If you could choose one person to work with (a designer, politician, artist, scientist, anyone), who would you choose and why?
J: That's a tough question because there are so many inspirational makers, but George Nakashima is high on my list. Particularly his philosophy: 'The soul and spirit of the tree, the essence and character of wood, and the dedication of the woodworker to his or her craft. Each tree not only has a different size and shape, but colour and character, and each board from a tree has a distinct and unique personality.' As a traditional woodworker, that says it all.
S: Sol LeWitt, not just a namesake, because I'm also called Sol, but a great artist. I remember going to the Bonnefantenmuseum Maastricht as a child and sitting on the Long Pyramid structure. I was fascinated by it then, and still am. I see a lot of myself in his way of thinking. The system, based mainly on form, structure, order, is the starting point of his design work. I am curious whether, if he were still alive, he would work on a collaboration.

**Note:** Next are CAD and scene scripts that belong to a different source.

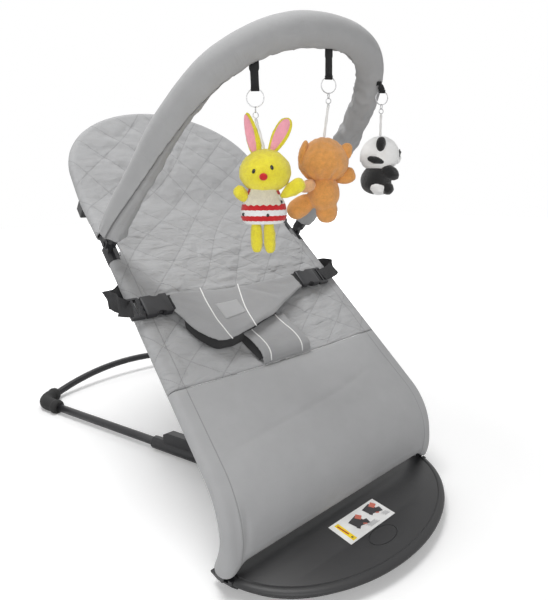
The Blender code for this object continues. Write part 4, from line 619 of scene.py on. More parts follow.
UPPER_FOLDS = (                 # the line of a fold through places (x, s), its half width and its height
    (((-0.168, 0.444), (-0.150, 0.415), (-0.140, 0.376)), 0.0055, 0.0026),
    (((-0.158, 0.440), (-0.134, 0.408), (-0.122, 0.380)), 0.0045, -0.0022),
    (((-0.173, 0.430), (-0.164, 0.400), (-0.157, 0.374)), 0.0045, -0.0020),
    (((-0.143, 0.447), (-0.100, 0.402), (-0.098, 0.376)), 0.0060, 0.0018),
    (((-0.060, 0.452), (-0.010, 0.446), (0.060, 0.458)), 0.0050, 0.0019),
    (((-0.048, 0.424), (0.010, 0.414), (0.070, 0.424)), 0.0048, 0.0020),
    (((-0.080, 0.408), (-0.040, 0.400), (0.020, 0.396)), 0.0045, -0.0018),
    (((-0.030, 0.398), (0.020, 0.390), (0.080, 0.400)), 0.0045, 0.0018),
    (((-0.060, 0.380), (-0.010, 0.374), (0.036, 0.376)), 0.0055, 0.0026),
    (((0.060, 0.372), (0.105, 0.392), (0.160, 0.400)), 0.0055, -0.0022),
    (((0.110, 0.366), (0.135, 0.380), (0.165, 0.384)), 0.0045, 0.0022),
    (((0.055, 0.272), (0.100, 0.276), (0.150, 0.270)), 0.0045, 0.0024),
    (((0.048, 0.292), (0.095, 0.298), (0.158, 0.290)), 0.0050, -0.0020),
    (((0.080, 0.315), (0.120, 0.322), (0.160, 0.312)), 0.0050, 0.0020),
    (((-0.150, 0.262), (-0.110, 0.270), (-0.070, 0.262)), 0.0060, 0.0014),
    (((-0.155, 0.325), (-0.140, 0.300), (-0.120, 0.280)), 0.0050, -0.0016),
)
LOWER_FOLDS = (
    (((-0.160, 0.132), (-0.096, 0.139), (-0.029, 0.145), (0.053, 0.153), (0.136, 0.169)), 0.0046, -0.0021),
    (((-0.150, 0.117), (-0.029, 0.130), (0.110, 0.150)), 0.0110, 0.0016),
    (((-0.100, 0.224), (-0.107, 0.207), (-0.129, 0.172)), 0.0060, -0.0009),
    (((-0.183, 0.012), (-0.178, 0.045), (-0.175, 0.085)), 0.0034, 0.0018),
    (((-0.174, 0.016), (-0.170, 0.040), (-0.168, 0.070)), 0.0034, -0.0013),
    (((0.183, 0.012), (0.178, 0.045), (0.175, 0.080)), 0.0034, 0.0016),
)


def fold_height(x, s, folds):
    """Height that the drawn folds give a place: each dies away across its line and at its ends."""
    height = 0.0
    for line, width, rise in folds:
        best, share = 9.0, 0.0
        for n, ((x0, s0), (x1, s1)) in enumerate(zip(line, line[1:])):
            dx, ds = x1 - x0, s1 - s0
            t = min(max(((x - x0) * dx + (s - s0) * ds) / (dx * dx + ds * ds), 0.0), 1.0)
            gap = math.hypot(x - x0 - dx * t, s - s0 - ds * t)
            if gap < best:
                best, share = gap, (n + t) / (len(line) - 1)
        if best < 3 * width:
            height += rise * math.exp(-(best / width) ** 2) * math.sin(math.pi * (0.04 + 0.92 * share)) ** 0.7
    return height


def upper_relief(x, s, edge):
    """Quilting and soft wrinkles of the upper cloth. edge is the distance to its border."""
    near = 1.0
    for a, _ in quilt_lines(x, s, math.sin):
        gap = abs(a - round(a)) * QUILT
        near *= 1 - math.exp(-(gap / 0.0065) ** 2)
    puff = 0.0018 * (near - 0.75)
    lively = 0.30 + 0.70 * math.exp(-((s - 0.37) / 0.090) ** 2)
    sway = 0.5 * wave(x * 9, s * 9, 1.3)
    wrinkles = 0.0026 * lively * wave(x * 13 + sway, s * 64 + 3 * sway, 3.1)
    wrinkles += 0.0013 * wave(x * 30, s * 50 + 2 * sway, 7.7)
    sharp = 1 - abs(wave(x * 21 + 2 * sway, s * 74 - x * 22, 2.2)) / 0.22
    wrinkles -= 0.0010 * lively * max(0.0, sharp)
    pucker = 0.0014 * (1 - near) * wave(x * 120, s * 120, 5.5)
    return (puff + wrinkles + pucker + fold_height(x, s, UPPER_FOLDS)) * ease(edge / 0.020)


def lower_relief(x, s, edge):
    """Long shallow pull lines and drawn folds of the plain cloth. edge is the distance to its border."""
    pull = 0.0011 * wave(x * 6 - s * 9, s * 7 + x * 4, 2.2) + 0.0004 * wave(x * 26 - s * 30, s * 22, 5.0)
    return pull * ease(edge / 0.03) + fold_height(x, s, LOWER_FOLDS) * ease(edge / 0.006)


def foot_share(s):
    """1 at the cloth's foot, 0 a little way up."""
    return ease(1 - (s - CLOTH_FOOT_S) / 0.034)


def foot_s(x, s):
    """The cloth's foot reaches lower at its corners, over the hinges."""
    return s - 0.0100 * foot_share(s) * ease((abs(x) - 0.166) / 0.022)


def sleeve_r(s):
    """The sleeve widens at its foot to go over the hinge."""
    return SLEEVE_R + 0.0036 * foot_share(s)


SLEEVE_STEPS, SLEEVE_TURN = 12, 15      # faces round the tube, and what each turns in degrees


def sleeve_strip(x, s, out):
    """The cloth from its border round the tube and back up to the sheet: (point, distance) pairs."""
    radius = sleeve_r(s)
    centre, along, facing = seat_frame(foot_s(x, s))
    middle = centre + Vector((x, 0, 0))
    outward_now = Vector((1, 0, 0)) * out.x + along * out.y
    strip = []
    for k in range(1, SLEEVE_STEPS + 1):
        turn = math.radians(90 - SLEEVE_TURN * k)
        way = outward_now * math.cos(turn) + facing * math.sin(turn)
        strip.append((middle + way * radius, radius * math.radians(SLEEVE_TURN * k)))
    low = strip[-1][1]
    top = radius + SLEEVE_R - CLOTH
    hem = ((0.005, 0.0004), (0.009, 0.0030), (0.0125, 0.0080), (0.0155, 0.0125), (0.0185, top))
    for back, rise in hem:
        strip.append((middle - outward_now * back + facing * (rise - radius), low + back))
    return strip


SHEET_COLUMNS = 124             # steps across a seat cloth
SLEEVE_UNDER = 8                # from this step round the tube on, the sleeve lies under it


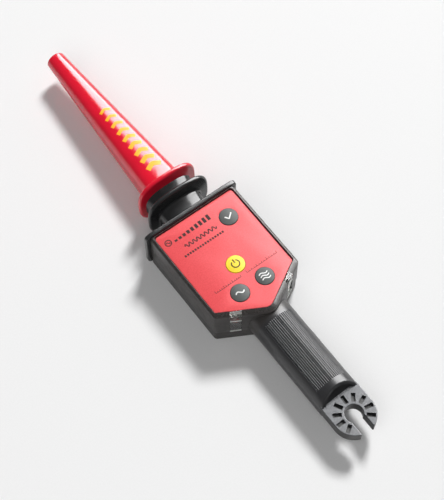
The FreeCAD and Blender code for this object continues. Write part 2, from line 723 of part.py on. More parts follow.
def radial_grooves(body, face_z, reverse):
    """Ring of grooves round the bolt hole, cut into one face of the plate."""
    tooth = new_sketch(body, "XY_Plane", face_z, 0, D.plate_y)
    turn = Rotation(Vector(0, 0, 1), D.tooth_first.value)
    tooth.AttachmentOffset = FreeCAD.Placement(tooth.AttachmentOffset.Base, turn)
    half = D.tooth_width * 0.5
    rectangle(tooth, (D.tooth_inner, D.tooth_outer), (-half, half))
    groove = extrude(body, "Pocket", tooth, D.tooth_depth, reverse)
    pattern = body.newObject("PartDesign::PolarPattern", "tooth_pattern")
    pattern.Originals = [groove]
    pattern.Axis = (tooth, ["N_Axis"])
    pattern.Occurrences = TOOTH_COUNT
    bind(pattern, "Angle", D.tooth_pitch * (TOOTH_COUNT - 1))
    body.Tip = pattern


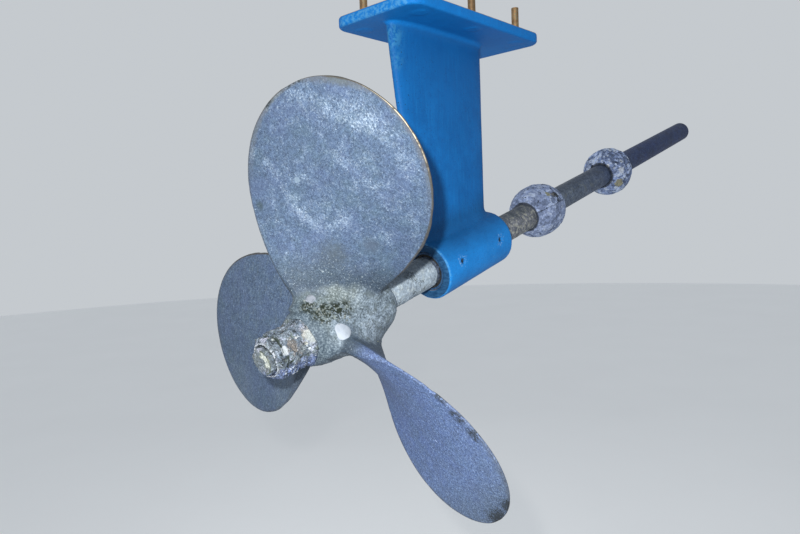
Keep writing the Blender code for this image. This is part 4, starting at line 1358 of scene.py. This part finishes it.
def bearing_look():
    """Brass shell whose end faces carry the strut's blue paint."""
    look = Look("painted_bearing_end")
    ahead, _, _ = look.parts(look.along)
    grain = look.noise(0.004)
    brass = grain.band(0.35, 0.65).between((200, 140, 65), (330, 235, 110))
    blue = grain.band(0.34, 0.66).between((8, 34, 88), (20, 76, 170))
    middle = abs(ahead - BARREL_LENGTH / 2)
    ends = middle.band(BARREL_LENGTH / 2 - 0.0045, BARREL_LENGTH / 2 - 0.0035)
    look.colour = ends.between(brass, blue)
    return look.done(0.6, 0.4, (grain, 0.0005, 0.6))


# Barnacles and scars


def surface_tree(piece):
    """A search tree over the piece's faces, in the row's frame."""
    work = bmesh.new()
    work.from_mesh(piece.data)
    tree = BVHTree.FromBMesh(work)
    work.free()
    return tree


def landing(tree, x, degrees):
    """Where a ray from outside meets the surface at a place along the shaft and an angle."""
    start = SHAFT_FRAME @ Vector(around(x, RAY_START, degrees))
    end = SHAFT_FRAME @ Vector((x, 0.0, 0.0))
    point, normal, _, _ = tree.ray_cast(start, (end - start).normalized(), RAY_START)
    return point, normal


def scar(tree, name, x, degrees, size, thick, corners, turn):
    """A thin smooth patch laid on the crust, with a rounded outline of a few corners."""
    share = np.linspace(1.0, 0.0, 10)[:-1, None]
    angle = np.arange(SCAR_POINTS) * 2 * math.pi / SCAR_POINTS
    outline = 1 + 0.10 * np.cos(corners * angle + turn) + 0.02 * np.cos(5 * angle + 2 * turn)
    outline = size / 2 * outline
    nearby = itertools.product((-0.3, 0.0, 0.3), repeat=2)
    centre, _ = landing(tree, x, degrees)
    normals = [
        landing(tree, x + a * size, degrees + math.degrees(b * size / HUB_R))[1] for a, b in nearby
    ]
    normal = sum(normals, Vector()).normalized()
    along = (SHAFT_RUN - normal * SHAFT_RUN.dot(normal)).normalized()
    across = normal.cross(along)
    a = share * outline * np.cos(angle)
    b = share * outline * np.sin(angle)
    # How far the crust stands off the patch's own plane, smoothed by a cubic
    depth = []
    for p, q in zip(a.ravel(), b.ravel()):
        start = centre + along * p + across * q + normal * SCAR_RAY
        _, _, _, gap = tree.ray_cast(start, -normal, 0.05)
        depth.append(SCAR_RAY - (gap or SCAR_RAY))
    depth = np.array(depth)
    p, q = a.ravel() / size, b.ravel() / size
    terms = np.stack([p**i * q**j for i in range(4) for j in range(4 - i)], 1)
    smooth = terms @ np.linalg.lstsq(terms, depth, rcond=None)[0]
    lift = np.maximum(smooth, depth - 0.0002).reshape(a.shape)
    lift += np.where(share < 1.0, 0.0004 + thick * (1 - share**8), -0.0012)
    rings = np.array(centre) + a[..., None] * np.array(along) + b[..., None] * np.array(across)
    rings = rings + lift[..., None] * np.array(normal)
    return tube(name, in_shaft(rings.reshape(-1, 3)).reshape(rings.shape))


def barnacle_mesh(work, point, normal, base, height, turn, lean):
    """A small ribbed cone with a hole in its top."""
    tangent = normal.orthogonal().normalized()
    other = normal.cross(tangent)
    rows = []
    for radius, rise in BARNACLE_LEVELS:
        row = []
        for k in range(BARNACLE_POINTS):
            angle = turn + 2 * math.pi * k / BARNACLE_POINTS
            rib = 1 + 0.10 * math.cos(6 * (angle - turn)) * (radius > 0.45)
            across = tangent * math.cos(angle) * radius * rib * base / 2
            up = other * math.sin(angle) * radius * rib * base / 2
            place = point + across + up + normal * rise * height + tangent * lean * rise * height
            row.append(work.verts.new(place))
        rows.append(row)
    for low, high in zip(rows, rows[1:]):
        for k in range(BARNACLE_POINTS):
            j = (k + 1) % BARNACLE_POINTS
            work.faces.new((low[k], low[j], high[j], high[k]))
    work.faces.new(list(reversed(rows[0])))
    work.faces.new(rows[-1])


def grow_barnacles(name, tree, look):
    """Scatter barnacles on the hub in clusters, all in one mesh."""
    work = bmesh.new()
    number = 0
    for x, degrees, spread, count, least, largest in HUB_CLUSTERS:
        for _ in range(count):
            number += 1
            draws = lattice(np.array([[number, k, BARNACLE_SEED] for k in range(7)]), BARNACLE_SEED)
            place = x + spread * (draws[0] + draws[1] - 1)
            turn = degrees + math.degrees(spread * (draws[2] + draws[3] - 1) / 0.045)
            point, normal = landing(tree, place, turn)
            if point is None:
                continue
            size = least + (largest - least) * draws[4] ** 2
            height = size * (0.35 + 0.3 * draws[5])
            barnacle_mesh(work, point, normal, size, height, 6.28 * draws[6], 0.3 * (draws[5] - 0.5))
    mesh = bpy.data.meshes.new(name)
    work.normal_update()
    work.to_mesh(mesh)
    work.free()
    finish_piece(add_object(name, mesh), name, "rotor", look, BLADE_SLOT)


def barnacle_look():
    """Chalky shell with darker ribs."""
    look = Look("barnacle_shell")
    fine = look.noise(0.0012, 3.0, 0.7)
    tone = look.noise(0.010, 3.0, 0.6)
    look.colour = tone.band(0.4, 0.6).between((80, 96, 88), (170, 195, 200))
    look.coat(fine.band(0.52, 0.66) * 0.6, (100, 118, 120))
    return look.done(0.85, 0.4, (fine, 0.0004, 0.7))


def scar_look(name, base, stain):
    """Bare smooth patch, stained in clouds."""
    look = Look(name)
    fine = look.noise(0.0015, 3.0, 0.7)
    tone = look.noise(0.008, 3.0, 0.6)
    look.colour = tone.band(0.48, 0.64).between(base, stain)
    look.coat(fine.band(0.56, 0.68) * 0.4, stain)
    return look.done(0.7, 0.4, (fine, 0.0002, 0.4))


# Camera, light and floor


def aim(place, target):
    matrix = (Vector(target) - Vector(place)).to_track_quat("-Z", "Y").to_matrix().to_4x4()
    matrix.translation = place
    return matrix


def make_camera():
    """The camera that took the photograph; its right and up directions are given back."""
    data = bpy.data.cameras.new("camera")
    data.sensor_width = SENSOR
    data.lens = LENS
    data.clip_start = 0.02
    camera = add_object("camera", data)
    ahead = CAMERA_AHEAD.normalized()
    right = (CAMERA_RIGHT - ahead * CAMERA_RIGHT.dot(ahead)).normalized()
    up = right.cross(ahead)
    matrix = Matrix((right, up, -ahead)).transposed().to_4x4()
    matrix.translation = CAMERA_PLACE
    camera.matrix_world = matrix
    bpy.context.scene.camera = camera
    return right, up


def add_light(name, place, target, size, power, colour):
    data = bpy.data.lights.new(name, "AREA")
    data.shape = "DISK"
    data.size = size
    data.energy = power
    data.color = colour
    light = add_object(name, data)
    light.matrix_world = aim(place, target)


def make_studio():
    right, up = make_camera()
    hub = SHAFT_FRAME @ Vector((-0.1, 0.0, 0.0))
    add_light("key", CAMERA_PLACE - right * 0.060 + up * 0.080, hub, 0.030, 19.0, (1.0, 0.97, 0.93))
    add_light("back_fill", (1.8, 1.9, 0.9), hub, 1.6, 10.0, (0.95, 0.98, 1.0))
    add_light("side_fill", (-0.9, 2.0, -0.1), hub, 1.2, 4.0, (0.92, 0.96, 1.0))
    world = bpy.data.worlds.new("studio")
    world.use_nodes = True
    world.node_tree.nodes["Background"].inputs["Color"].default_value = (0.90, 0.95, 1.0, 1.0)
    world.node_tree.nodes["Background"].inputs["Strength"].default_value = 0.62
    bpy.context.scene.world = world
    bpy.context.scene.view_settings.view_transform = "Standard"
    mesh = bpy.data.meshes.new("floor")
    with drawing(mesh) as work:
        bmesh.ops.create_circle(work, cap_ends=True, segments=96, radius=FLOOR_R)
        bmesh.ops.translate(work, verts=work.verts, vec=(0.3, 0.0, FLOOR_Z))
    floor = add_object("floor", mesh)
    paint = Look("pale_floor")
    paint.colour = paint.noise(0.8, 3.0, 0.55).between((860, 870, 880), (900, 910, 920))
    floor.data.materials.append(paint.done(0.85, 0.4))


make_studio()
dress_nodes()
propeller = make_propeller()
finish_piece(propeller, "propeller_casting", "rotor", propeller_look(), BLADE_SLOT, "propeller")
finish_piece(make_strut(), "strut_skin", "strut", strut_look(), "blue_antifouling", "strut_casting")
zincs = {
    "aft": anode_look("aft_zinc", (166, 214, 345), (116, 150, 248), (258, 320, 470), 0.4, 0.6),
    "fore": anode_look("fore_zinc", (140, 190, 330), (70, 100, 190), (320, 392, 560), 0.85, 0.15),
}
for row, (end, look) in enumerate(zincs.items()):
    for column, side in enumerate(("upper", "lower")):
        anode = make_anode(end, side, 400 + 40 * row + 20 * column)
        half = f"{end}_{side}"
        finish_piece(anode, f"zinc_{half}", "rotor", look, "corroded_zinc", f"anode_{half}")
make_nuts(crust_look("nut_growth", NUT_SPOTS))
make_shaft_end(crust_look("stem_growth", STEM_SPOTS))
pale_crust = sleeve_look("pale_shaft_crust", (252, 316, 380), (182, 228, 280), (440, 510, 570), 0.3)
dark_crust = sleeve_look("dark_shaft_crust", (138, 148, 172), (56, 66, 88), (345, 350, 350), 0.7)
for name, look, *form in (
    ("shaft_crust_aft", pale_crust, -0.0035, -0.1243, 0.0010, 501),
    ("shaft_crust_middle", dark_crust, 0.3290, 0.1965, 0.0006, 531),
):
    finish_piece(make_sleeve(name, *form), name, "rotor", look, "dull_shaft_steel")
hub_tree = surface_tree(propeller)
white_scar = scar_look("white_scar", (270, 308, 360), (238, 276, 328))
pale_scar = scar_look("pale_scar", (192, 216, 256), (100, 118, 140))
for name, look, *form in (
    ("hub_scar_large", white_scar, -0.2461, -84.0, 0.0260, 0.0008, 3, 0.5),
    ("hub_scar_small", pale_scar, -0.2505, -7.2, 0.0148, 0.0005, 4, 2.2),
):
    finish_piece(scar(hub_tree, name, *form), name, "rotor", look, BLADE_SLOT)
grow_barnacles("hub_barnacles", hub_tree, barnacle_look())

If you could ask yourself a question for this interview, what would it be? And how would you answer it?
J&S: I guess some wonder whether or not we're a couple. The answer? Yes! Since 2011!
Any news to share with the DDW community?
J&S: We are working hard on a new series that will hopefully be released before the summer! This time it won't be completely black and you'll be able to hang it on a wall. We'll be working with a new partner on this new series so you'll definitely be hearing from us!